As to the cause of the applicant’s impecuniosity, I accept that the respondent’s submission that it cannot be said by any means that the respondent is the cause of the applicant’s impecuniosity. The respondent would have it that the cause of the applicant’s impecuniosity is his own conduct in failing to declare income, and causing the payment of money to an account in Luxembourg, failing to pay income tax on that amount, and thereby incurring taxation penalties which prompted the applicant to lodge his own bankruptcy petition. The applicant would have it that the Australian Taxation Office is the cause of his impecuniosity. What can be safely said is that the respondent is not the cause of the applicant’s impecuniosity.
I am also not satisfied that the application is oppressive.
As the respondent has noted, the respondent has already incurred all of the preparation fees for the applicant’s similar application to the present in 2019, and also has an order for costs in those proceedings against the applicant, who is a bankrupt who has declared he has no assets. Despite this the applicant has said in one of his affidavits in support of the current application that if the costs were taxed he would then pay the tax costs, but gives no indication of the source of those funds.
This may be related to the fact that is it apparent that there is at least one person standing behind the applicant, whom it may be inferred would obtain a benefit from the resolution of the proceedings in the applicant’s favour. This is the applicant’s wife who has financed the applicant’s legal team in the 2019 proceedings. I accept the submissions for the respondent that the applicant’s wife appears to be in a position to guarantee the respondent’s costs in the event he succeeds in the current proceedings.
In terms of other relevant factors to the exercise of discretion, it is in my view relevant that the applicant commenced proceedings seeking similar orders in 2019, and the respondent incurred costs defending those proceedings, ultimately in circumstances where the applicant discontinued the proceedings a week before the two-day hearing was due to commence.
The respondent has said, and in my view not without some cause, that the respondent is concerned that the applicant will continue to bring applications against him with no recourse against the applicant for costs awarded against him, given the applicant’s status as an undischarged bankrupt.
Further, the applicant’s evidence in respect of the application does not indicate that an order for security cannot be met by himself or those supporting him.

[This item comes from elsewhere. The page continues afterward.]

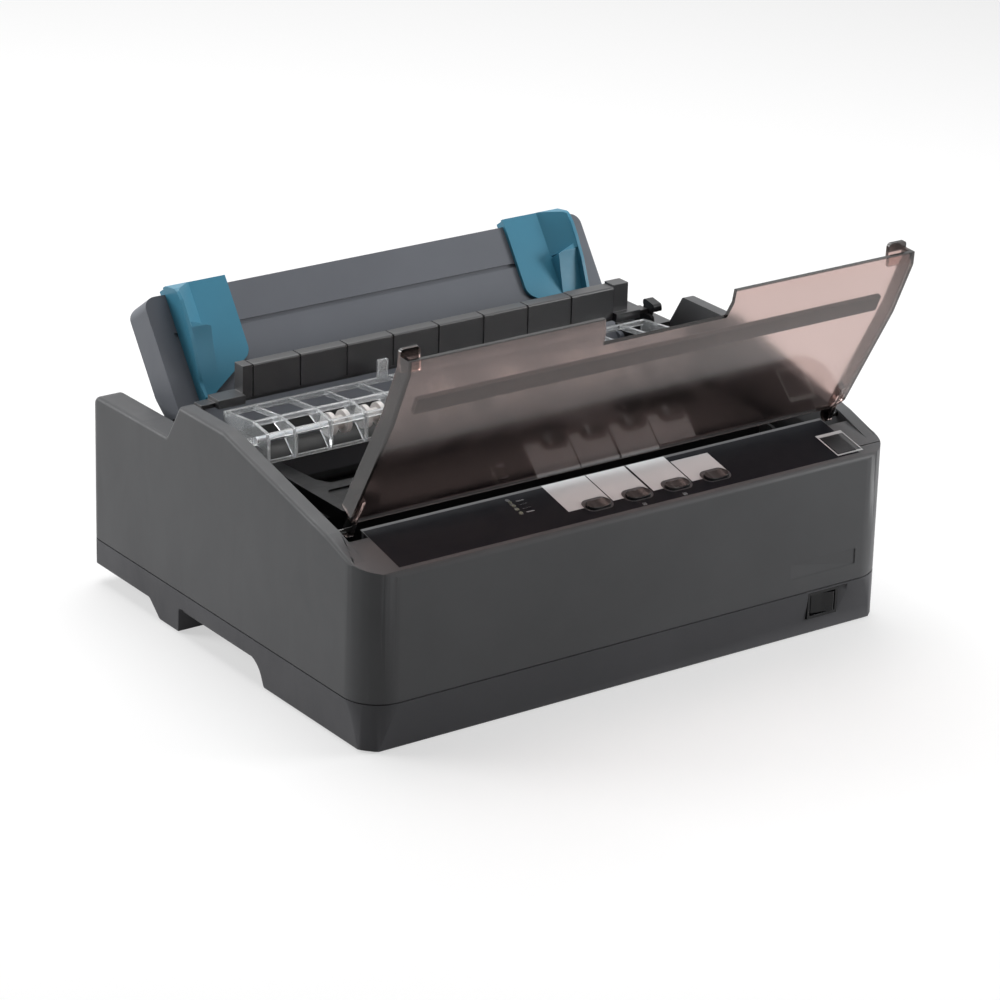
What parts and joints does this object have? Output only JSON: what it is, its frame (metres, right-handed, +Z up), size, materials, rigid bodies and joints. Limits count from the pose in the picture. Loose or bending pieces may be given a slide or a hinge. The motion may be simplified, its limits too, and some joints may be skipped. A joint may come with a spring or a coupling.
{
  "type": "dot matrix printer",
  "caption": "Narrow-carriage dot matrix printer with a hinged smoke cover, a tilting rear paper guide, tractors and a sliding print head.",
  "frame": {"origin": "on the surface it stands on, under the middle of the case footprint", "axes": "+X to the right along the front, +Y to the back, +Z up"},
  "size_m": [0.362, 0.2936, 0.2244],
  "materials": {
    "lower_case_plastic": "fine textured moulding",
    "upper_case_plastic": "fine textured moulding",
    "foot_rubber": "matt",
    "smoke_cover": "transparent smoke tint",
    "cushion_foam": "matt foam",
    "button_plastic": "satin",
    "light_lens": "clear lens",
    "circuit_board": "solder mask",
    "switch_plastic": "satin",
    "guide_plastic": "fine textured moulding",
    "edge_guide_plastic": "satin teal moulding",
    "separator_plastic": "satin",
    "clear_plastic": "clear moulding",
    "bright_steel": "ground",
    "roller_rubber": "pale rubber",
    "platen_rubber": "ground rubber",
    "knob_plastic": "satin",
    "gear_plastic": "natural acetal",
    "brass": "machined",
    "motor_steel": "plated",
    "frame_plastic": "satin",
    "plate_steel": "zinc plated",
    "head_metal": "dark anodised",
    "belt_rubber": "matt",
    "cartridge_plastic": "satin",
    "ribbon_fabric": "inked",
    "lever_plastic": "satin",
    "socket_plastic": "satin",
    "port_metal": "plated shell"
  },
  "bodies": {
    "root": {"lower_case": "lower_case_plastic", "rubber_feet": "foot_rubber", "upper_case": "upper_case_plastic", "status_lights": "light_lens", "panel_board": "circuit_board", "switch_body": "switch_plastic", "paper_separator": "separator_plastic", "tension_unit": "clear_plastic", "tension_shaft": "bright_steel", "feed_motor": "motor_steel", "side_frame_left": "frame_plastic", "side_frame_right": "frame_plastic", "base_plate": "plate_steel", "paper_chute": "frame_plastic", "guide_shaft": "bright_steel", "carriage_rail": "plate_steel", "timing_belt": "belt_rubber", "carriage_motor": "motor_steel", "ribbon_cartridge": "cartridge_plastic", "ribbon_band": "ribbon_fabric", "tractor_support_shaft": "bright_steel", "main_board": "circuit_board", "transformer": "motor_steel", "ac_inlet": "socket_plastic", "interface_ports": "port_metal", "case_screws": "bright_steel"},
    "cover": {"printer_cover": "smoke_cover", "cover_cushion": "cushion_foam"},
    "tear_off_button": {"tear_off_button": "button_plastic"},
    "font_button": {"font_button": "button_plastic"},
    "feed_button": {"feed_button": "button_plastic"},
    "pause_button": {"pause_button": "button_plastic"},
    "power_rocker": {"power_rocker": "switch_plastic"},
    "paper_guide": {"paper_guide": "guide_plastic"},
    "edge_guide_left": {"edge_guide_left": "edge_guide_plastic"},
    "edge_guide_right": {"edge_guide_right": "edge_guide_plastic"},
    "platen": {"platen": "platen_rubber", "platen_shaft": "bright_steel", "platen_knob": "knob_plastic", "platen_gear": "gear_plastic"},
    "idler_gear": {"idler_gear": "gear_plastic"},
    "feed_pinion": {"feed_pinion": "brass"},
    "tractor_drive": {"tractor_drive_shaft": "bright_steel", "tractor_gear": "gear_plastic"},
    "tractor_left": {"tractor_left": "frame_plastic"},
    "tractor_right": {"tractor_right": "frame_plastic"},
    "sprocket_left": {"sprocket_left": "gear_plastic"},
    "sprocket_right": {"sprocket_right": "gear_plastic"},
    "tractor_cover_left": {"tractor_cover_left": "frame_plastic"},
    "tractor_cover_right": {"tractor_cover_right": "frame_plastic"},
    "lock_lever_left": {"lock_lever_left": "lever_plastic"},
    "lock_lever_right": {"lock_lever_right": "lever_plastic"},
    "carriage": {"carriage": "frame_plastic", "print_head": "head_metal"},
    "drive_pulley": {"drive_pulley": "brass"},
    "idler_pulley": {"idler_pulley": "gear_plastic"},
    "ribbon_knob": {"ribbon_knob": "knob_plastic"},
    "tension_rollers": {"tension_rollers": "roller_rubber"},
    "release_lever": {"release_lever": "lever_plastic"},
    "thickness_lever": {"thickness_lever": "lever_plastic"}
  },
  "joints": [
    {"name": "cover_hinge", "type": "hinge", "parent": "root", "child": "cover", "pos_m": [0, -0.09625, 0.10899], "axis": [-1, 0, 0], "range_deg": [0, 106]},
    {"name": "tear_off_button_press", "type": "slide", "parent": "root", "child": "tear_off_button", "axis": [0, 0.2317, -0.9728], "range_m": [0, 0.0012], "stiffness_N_per_m": 300, "springref_m": -0.0004},
    {"name": "font_button_press", "type": "slide", "parent": "root", "child": "font_button", "axis": [0, 0.2317, -0.9728], "range_m": [0, 0.0012], "stiffness_N_per_m": 300, "springref_m": -0.0004},
    {"name": "feed_button_press", "type": "slide", "parent": "root", "child": "feed_button", "axis": [0, 0.2317, -0.9728], "range_m": [0, 0.0012], "stiffness_N_per_m": 300, "springref_m": -0.0004},
    {"name": "pause_button_press", "type": "slide", "parent": "root", "child": "pause_button", "axis": [0, 0.2317, -0.9728], "range_m": [0, 0.0012], "stiffness_N_per_m": 300, "springref_m": -0.0004},
    {"name": "power_switch", "type": "hinge", "parent": "root", "child": "power_rocker", "pos_m": [0.128, -0.13375, 0.018], "axis": [0, 0, 1], "range_deg": [0, 12]},
    {"name": "guide_tilt", "type": "hinge", "parent": "root", "child": "paper_guide", "pos_m": [0, 0.0797, 0.102], "axis": [-1, 0, 0], "range_deg": [0, 54.6]},
    {"name": "edge_guide_left_slide", "type": "slide", "parent": "paper_guide", "child": "edge_guide_left", "axis": [1, 0, 0], "range_m": [0, 0.05]},
    {"name": "edge_guide_right_slide", "type": "slide", "parent": "paper_guide", "child": "edge_guide_right", "axis": [-1, 0, 0], "range_m": [0, 0.05]},
    {"name": "platen_spin", "type": "hinge", "parent": "root", "child": "platen", "pos_m": [0, 0.038, 0.09], "axis": [1, 0, 0], "continuous": true},
    {"name": "idler_spin", "type": "hinge", "parent": "root", "child": "idler_gear", "pos_m": [-0.155, 0.06504, 0.085], "axis": [1, 0, 0], "continuous": true},
    {"name": "pinion_spin", "type": "hinge", "parent": "root", "child": "feed_pinion", "pos_m": [-0.155, 0.03414, 0.0691], "axis": [1, 0, 0], "continuous": true},
    {"name": "tractor_spin", "type": "hinge", "parent": "root", "child": "tractor_drive", "pos_m": [0, 0.09208, 0.08], "axis": [1, 0, 0], "continuous": true},
    {"name": "tractor_left_slide", "type": "slide", "parent": "root", "child": "tractor_left", "axis": [1, 0, 0], "range_m": [-0.012, 0.06]},
    {"name": "tractor_right_slide", "type": "slide", "parent": "root", "child": "tractor_right", "axis": [-1, 0, 0], "range_m": [-0.012, 0.06]},
    {"name": "sprocket_left_spin", "type": "hinge", "parent": "tractor_left", "child": "sprocket_left", "pos_m": [-0.117, 0.09208, 0.08], "axis": [1, 0, 0], "continuous": true},
    {"name": "sprocket_right_spin", "type": "hinge", "parent": "tractor_right", "child": "sprocket_right", "pos_m": [0.117, 0.09208, 0.08], "axis": [1, 0, 0], "continuous": true},
    {"name": "tractor_cover_left_hinge", "type": "hinge", "parent": "tractor_left", "child": "tractor_cover_left", "pos_m": [-0.125, 0.10208, 0.092], "axis": [0, 1, 0], "range_deg": [-90, 0]},
    {"name": "tractor_cover_right_hinge", "type": "hinge", "parent": "tractor_right", "child": "tractor_cover_right", "pos_m": [0.125, 0.10208, 0.092], "axis": [0, -1, 0], "range_deg": [-90, 0]},
    {"name": "lock_lever_left_turn", "type": "hinge", "parent": "tractor_left", "child": "lock_lever_left", "pos_m": [-0.129, 0.10908, 0.073], "axis": [-1, 0, 0], "range_deg": [0, 55]},
    {"name": "lock_lever_right_turn", "type": "hinge", "parent": "tractor_right", "child": "lock_lever_right", "pos_m": [0.129, 0.10908, 0.073], "axis": [-1, 0, 0], "range_deg": [0, 55]},
    {"name": "carriage_slide", "type": "slide", "parent": "root", "child": "carriage", "axis": [1, 0, 0], "range_m": [-0.165, 0.045]},
    {"name": "drive_pulley_spin", "type": "hinge", "parent": "root", "child": "drive_pulley", "pos_m": [-0.124, -0.024, 0.056], "axis": [0, 0, 1], "continuous": true},
    {"name": "idler_pulley_spin", "type": "hinge", "parent": "root", "child": "idler_pulley", "pos_m": [0.124, -0.024, 0.056], "axis": [0, 0, 1], "continuous": true},
    {"name": "ribbon_knob_spin", "type": "hinge", "parent": "root", "child": "ribbon_knob", "pos_m": [-0.116, -0.048, 0.104], "axis": [0, 0, 1], "continuous": true},
    {"name": "tension_roller_spin", "type": "hinge", "parent": "root", "child": "tension_rollers", "pos_m": [0, 0.018, 0.117], "axis": [1, 0, 0], "continuous": true},
    {"name": "release_lever_turn", "type": "hinge", "parent": "root", "child": "release_lever", "pos_m": [0.153, 0.067, 0.09], "axis": [1, 0, 0], "range_deg": [0, 15]},
    {"name": "thickness_lever_turn", "type": "hinge", "parent": "root", "child": "thickness_lever", "pos_m": [-0.153, -0.009, 0.083], "axis": [-1, 0, 0], "range_deg": [0, 20]}
  ],
  "couplings": [
    {"joint": "idler_spin", "follows": "platen_spin", "ratio": -1.2},
    {"joint": "pinion_spin", "follows": "platen_spin", "ratio": -2.4},
    {"joint": "tractor_spin", "follows": "platen_spin", "ratio": 1},
    {"joint": "sprocket_left_spin", "follows": "platen_spin", "ratio": 1},
    {"joint": "sprocket_right_spin", "follows": "platen_spin", "ratio": 1},
    {"joint": "drive_pulley_spin", "follows": "carriage_slide", "rad_per_m": 153.85},
    {"joint": "idler_pulley_spin", "follows": "carriage_slide", "rad_per_m": 153.85}
  ]
}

Accordingly, it is not apparent that the making of an order for security for costs would stultify the applicant’s present application
The applicant’s claim for relief is not one where I can necessarily judge the merits of the application, but it is plain that the applicant already owes a costs order from the 2019 application.
In terms of the submissions that the applicant made to the contrary, I have rejected the applicant’s submission that the respondent has unreasonably delayed in the making of its application for security for costs. I do not consider that the respondent’s evidence is marked by any form of inconsistency. On the evidence the applicant is prima facie impecunious. However, there is evidence that suggests that those behind the applicant would be capable of providing security for costs. That is, there is no inconsistency between being satisfied that the applicant is impecunious and also considering that there is evidence which suggests that the applicant would be in a position, because of those who stand behind him, to pay security, with the consequence that an order for security for costs would not stultify the proceedings.
I do not accept that the applicant is a person in the position of a defendant. There is a principle that a Court will not ordinarily order security against a party who is, in substance, a defendant: KP Cable Investments Pty Ltd v Meltglow Pty Ltd [1995] FCA 76; (1995) 56 FCR 189. However, I do not see this principle as being applicable to the applicant’s current proceedings. I have already said that it is not possible for me to be satisfied that the respondent was the cause of the applicant’s impecuniosity.
Weighing up all of the discretionary factors I am satisfied that there should be an order for security for the respondent’s costs. In terms of the quantum of security, the amount of $25,000 is sought. As the respondent has indicated, the object is not to give a complete indemnity, but to provide security in a reasonable amount. Having regard to the evidence, I am satisfied that the security which is sought is neither reasonable nor excessive. Accordingly, I am minded to make orders for the applicant to pay security for costs.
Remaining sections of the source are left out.